6) which UX research methods do you use and when
Listen for: Interviews, surveys, analytics, field studies, usability testing (moderated/unmoderated), competitor and heuristic reviews — and Why Each is chosen.
7) how do you develop actionable personas
Expect: Research-based segments, behavioral data, CRM insight, and clear implications for navigation, tone, and content priorities.
8) what’s your approach to user journey mapping
Look for: End-to-end journeys with touchpoints, emotions, pain points, and opportunities mapped to measures and design decisions.
9) how do you conduct usability testing throughout the project
Expect: Test early prototypes and near-final builds, real tasks, screened participants, and a plan to turn findings into design changes.
10) will the website be responsive and mobile-first
Listen for: Mobile-first layouts, touch targets, performance budgets, typography and spacing systems that scale, and device testing plans.
11) what’s your approach to performance optimization
Expect: Image and font strategy, code splitting, caching/cdn, lazy loading, core web vitals targets, continuous monitoring, and regression alerts.
12) which frameworks and stacks do you recommend and why
Listen for: A rationale tied to your content, scale, team skills, and budget (e.G., headless CMS vs. Monolith; jamstack vs. SSR; component libraries).
13) do you implement a/b and multivariate testing
Expect: A testing roadmap, hypotheses tied to metrics, clean experiments, and tooling setup. Opinions become experiments; experiments drive decisions.
14) how do you approach conversion rate optimization
Look for: Funnel analysis, friction audits, social proof strategy, CTA hierarchy, form optimization, and ongoing test-and-learn cadence.
15) which analytics stack do you set up by default
Expect: Analytics, tag management, consent, event schemas, goals/conversions, dashboards, and training so your team can self-serve insights.
16) how do you manage expectations and scope
Listen for: Clear briefs, change control, risk logs, and frequent status updates. Most failures are communication failures.
17) what does onboarding look like
Expect: Goal alignment, audience and content inventory, brand and accessibility requirements, success metrics, and technical discovery.
18) how do you handle iterations and feedback
Look for: Structured review cycles, consolidated feedback, annotated prototypes, and a single source of truth to avoid version chaos.
19) how do you build SEO in from the start
Expect: Information architecture shaped by search intent, semantic HTML, schema, page speed, internal linking, redirects, and editorial workflows.
20) how do you ensure fast page loads post-launch
Listen for: Budgets for assets, image/cdn policies, critical CSS, preconnect/prefetch, monitoring dashboards, and quarterly performance reviews.
21) what is your e-commerce experience
Expect: Product architecture, search and filters, checkout UX, trust and security, payment/shipping integrations, analytics for RFM and cohorts.
22) how do you translate brand strategy into web
Listen for: Voice and tone systems, motion language, component-level rules, and how distinctiveness is preserved in responsive contexts.
23) what’s your approach to landing page optimization
Expect: Message match with ads, speed, focused layouts, social proof, form friction reduction, and systematic testing.
24) what does your end-to-end process look like
Look for: Strategy → research → IA → wireframes → design system → prototypes → content → build → QA → launch → training → optimization.
Evaluating their answers
Communication style
Are they curious, clear, and candid?
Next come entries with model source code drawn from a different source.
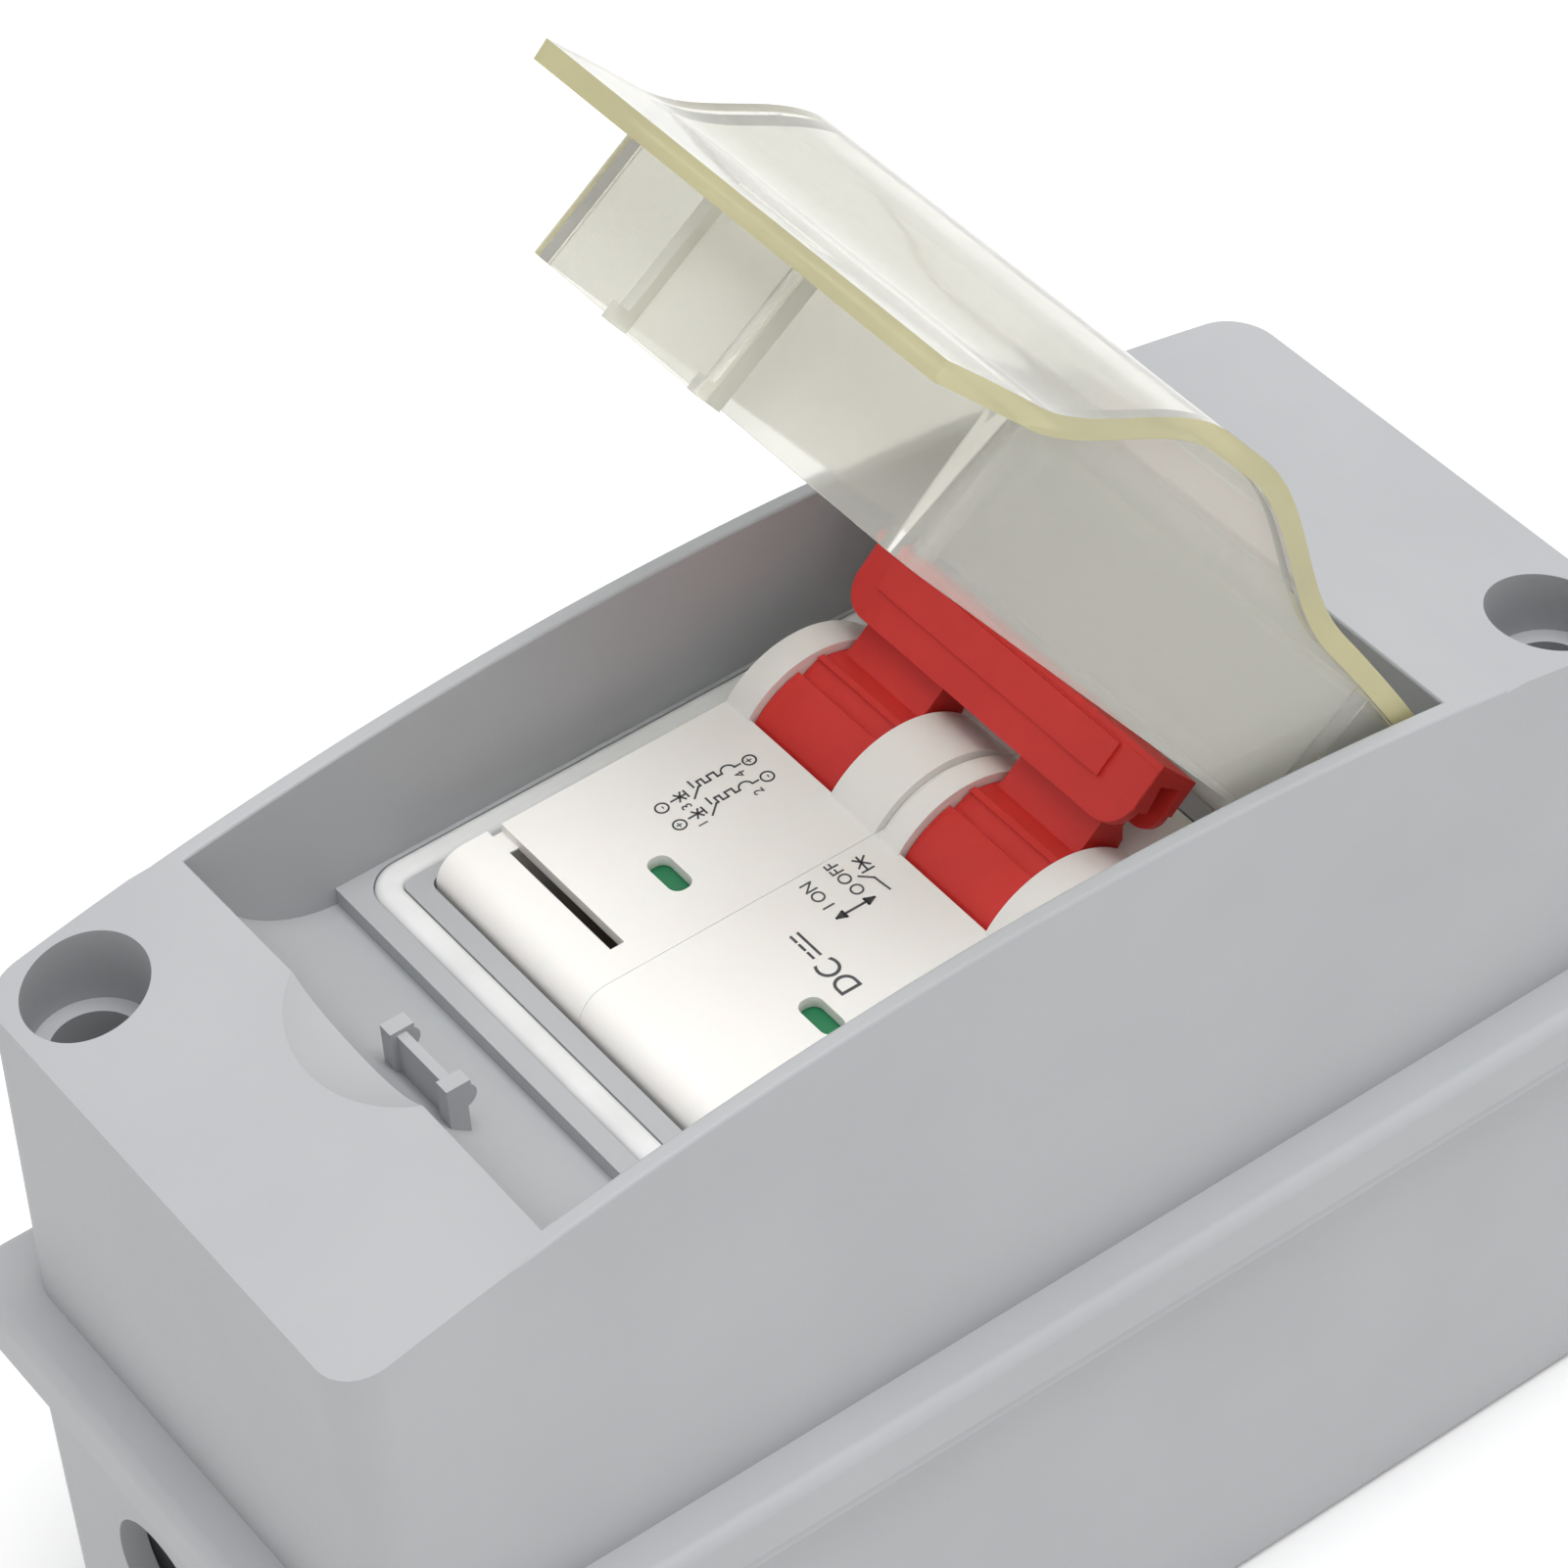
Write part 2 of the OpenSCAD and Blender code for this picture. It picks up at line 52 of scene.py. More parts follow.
def block(name, x, y, z):
    only(None)
    bpy.ops.mesh.primitive_cube_add(size=1, location=[(a + b) / 2 for a, b in (x, y, z)])
    piece = bpy.context.object
    piece.name = piece.data.name = name
    piece.scale = [b - a for a, b in (x, y, z)]
    bpy.ops.object.transform_apply(location=True, rotation=True, scale=True)
    return piece


def rod(name, axis, r, centre, span, sides=64):
    """A cylinder along an axis; centre is the two other coordinates, in X, Y, Z order."""
    only(None)
    at = list(centre)
    at.insert("XYZ".index(axis), (span[0] + span[1]) / 2)
    turn = {"X": (0, math.pi / 2, 0), "Y": (math.pi / 2, 0, 0), "Z": (0, 0, 0)}[axis]
    bpy.ops.mesh.primitive_cylinder_add(vertices=sides, radius=r, depth=span[1] - span[0],
                                        location=at, rotation=turn)
    piece = bpy.context.object
    piece.name = piece.data.name = name
    bpy.ops.object.transform_apply(location=True, rotation=True, scale=True)
    return piece


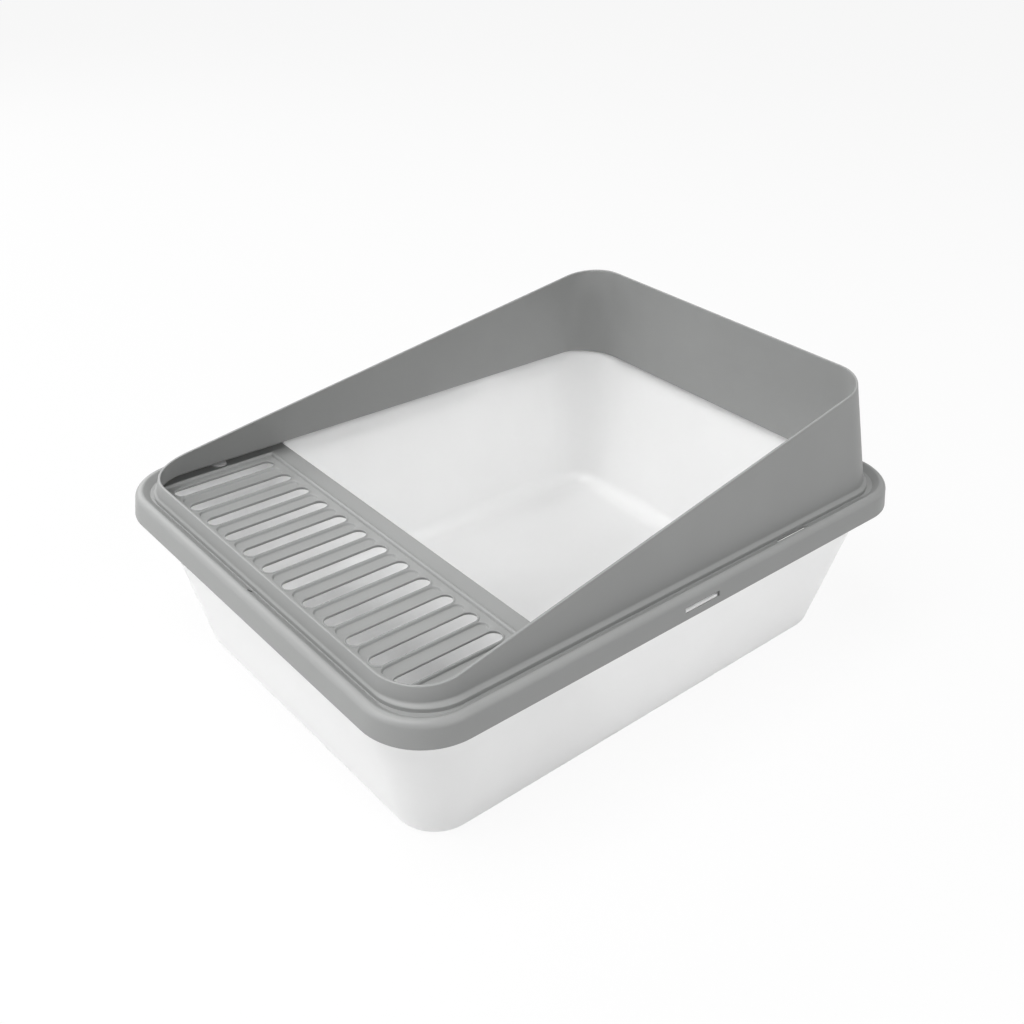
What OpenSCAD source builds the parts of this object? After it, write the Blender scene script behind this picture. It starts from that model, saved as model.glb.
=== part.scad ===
// Litter pan with a raised shield frame and a lift-out step grate.
// The front faces -Y, the high back wall stands at +Y, and the pan rests on z = 0.

/* [Overall] */
// Width of the frame over the lower edge of its skirt
frame_w = 383; // [330:1:440]
// Length of the frame over the lower edge of its skirt, front to back
frame_l = 500; // [430:1:570]
// Height of the pan, from the floor to the top of its rim
pan_h = 133; // [110:1:160]

/* [Pan] */
// Lean of the pan's walls from upright, in degrees
pan_draft = 13.45; // [8:0.05:16]
// Thickness of the pan's walls and rim
pan_t = 2.4; // [1.8:0.1:3.2]
// Distance from the skirt's face in to the pan's side walls, at the rim
side_inset = 5.8; // [5:0.1:8]
// Distance from the skirt's face in to the pan's front and back walls, at the rim
end_inset = 8.2; // [5:0.1:10]
// Plan radius of the pan's corners at the rim
pan_r = 63; // [56:1:68]
// Radius under the pan, where its walls turn into its base
base_r = 9; // [6:0.5:14]
// Radius inside the pan, where its walls turn into its floor
inner_r = 16; // [10:1:24]
// Height of the raised middle of the pan's underside
foot_h = 1.2; // [0.6:0.1:3]
// Width of the flat ring that the pan stands on
foot_w = 10; // [6:0.5:12]
// Height of the rim's turned-down edge
rim_drop = 8.5; // [3.5:0.5:12]
// Radius on the inner edge of the rim
rim_edge_r = 1.6; // [0.8:0.1:1.7]

/* [Shield frame] */
// Plan radius of the skirt's corners
frame_r = 47; // [42:1:54]
// Thickness of the skirt and of the ledge inside it
skirt_t = 2.2; // [1.8:0.1:3]
// Drop of the skirt below the top of the ledge
skirt_drop = 15.4; // [11:0.1:20]
// Flare of the skirt from upright, in degrees
skirt_flare = 7.6; // [3:0.1:9]
// Rise of the rounded skirt edge above the ledge
crest_rise = 3.2; // [2.4:0.1:5]
// Radius of the skirt's rounded top edge
crest_r = 5.2; // [4:0.1:6]
// Radius on the inner side of the rounded edge
crest_inner_r = 2.4; // [1.8:0.1:2.4]
// Gap between the skirt and the edge of the pan's rim
rim_gap = 0.7; // [0.5:0.1:1]
// Lean of the shield wall from upright, in degrees
wall_draft = 9.8; // [6:0.1:12]
// Thickness of the shield wall
wall_t = 1.9; // [1.5:0.1:2.6]
// Plan radius of the shield wall's corners at the ledge
wall_r = 38; // [34:1:44]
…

Do they translate jargon into outcomes? Great partners teach while they build.
Technical knowledge depth
Design plus engineering literacy beats aesthetics alone. They should connect choices to performance, security, and maintainability.
Portfolio and results
Ask for case studies with outcomes: conversion lift, speed gains, search growth, retention. Beauty without impact is decoration.
FAQ
How can i hire a web designer
Start with referrals and portfolios. Shortlist 3–5, interview using the questions above, and request scoped proposals tied to outcomes and process.
Is it worth paying someone to make a website
Yes — when the investment is tied to growth: better UX, higher conversions, stronger brand, and lower long-term maintenance costs.
How much do websites cost
Depends on scope and complexity. Simple marketing sites can be modest; custom, integrated, or commerce builds require larger budgets and longer timelines.
How do i find a good designer
Look for strategic thinking, measurable results, strong process, and chemistry. Great work comes from great collaboration.
What’s the difference between a designer and a developer
Designers define experience, structure, and visuals; developers implement systems and code. You want both disciplines working as one team.
Making your decision
Choosing a website designer means choosing a strategic partner. Clarify scope and launch date, nominate a single internal decision-maker, and align on success metrics. Decide upfront whether you need a custom build for flexibility and scale or a theme for speed and budget — and ensure SEO and responsive design are non-negotiables. Ask about CMS proficiency, integrations, accessibility, and whether brand and logo work can be included for a cohesive outcome.
Use these 25 questions to separate portfolios from partners — the ones who blend strategy, craft, and engineering into a site that performs on day one and improves over time.